En outre, l'article 432-13 du code pénal sanctionne la prise illégale d'intérêt. C'est la raison pour laquelle je m'étais permis d'émettre un avis défavorable sur l'amendement n° 236.
M. le président. La parole est à M. Philippe Nogrix, pour explication de vote.
M. Philippe Nogrix. Très sincèrement, je ne comprends pas, et je comprends d'autant moins que nous avons assisté à de nombreux débats au cours desquels il s'agissait de valoriser les acquis professionnels !
Quand les personnes ont acquis, par leur activité, la capacité de fournir un service, pourquoi le leur interdire ? C'est véritablement de la stigmatisation, pour reprendre un terme que j'ai entendu plusieurs fois cet après-midi ! On stigmatise des personnes qui sont de véritables professionnels, qui savent de quoi elles parlent et comment intervenir.

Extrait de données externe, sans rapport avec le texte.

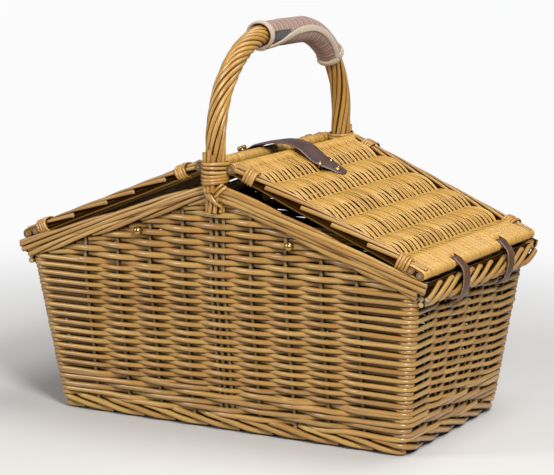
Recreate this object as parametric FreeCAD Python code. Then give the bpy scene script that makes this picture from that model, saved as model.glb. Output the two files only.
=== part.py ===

M. le président. La parole est à M. Jacques Mahéas, pour explication de vote.
M. Jacques Mahéas. Je crois que notre collègue n'a pas compris notre position. Il est question non pas d'interdire, mais de prendre un certain nombre de précautions.
Si M. le ministre nous affirme que, dans la pratique, les choses se passeront exactement comme nous le souhaitons, bien que nous aurions préféré que cette disposition figure dans la loi, nous sommes prêts à retirer notre amendement.
M. le président. Monsieur Mahéas, maintenez-vous l'amendement n° 236 ?
M. Jacques Mahéas. Si M. le ministre me donne l'assurance que j'attends...
M. le président. La parole est à M. le ministre.
M. Nicolas Sarkozy, ministre. Monsieur Mahéas, je vous confirme que je suis prêt à venir devant la commission des lois pour parler de l'action de cette commission, de ses critères et de la politique qu'elle mène en matière d'autorisations sur ces sujets.
M. Jacques Mahéas. Alors je retire l'amendement.
M. le président. L'amendement n° 236 est retiré. Je mets aux voix le texte proposé pour l'article 13 de la loi n° 83-629 du 12 juillet 1983.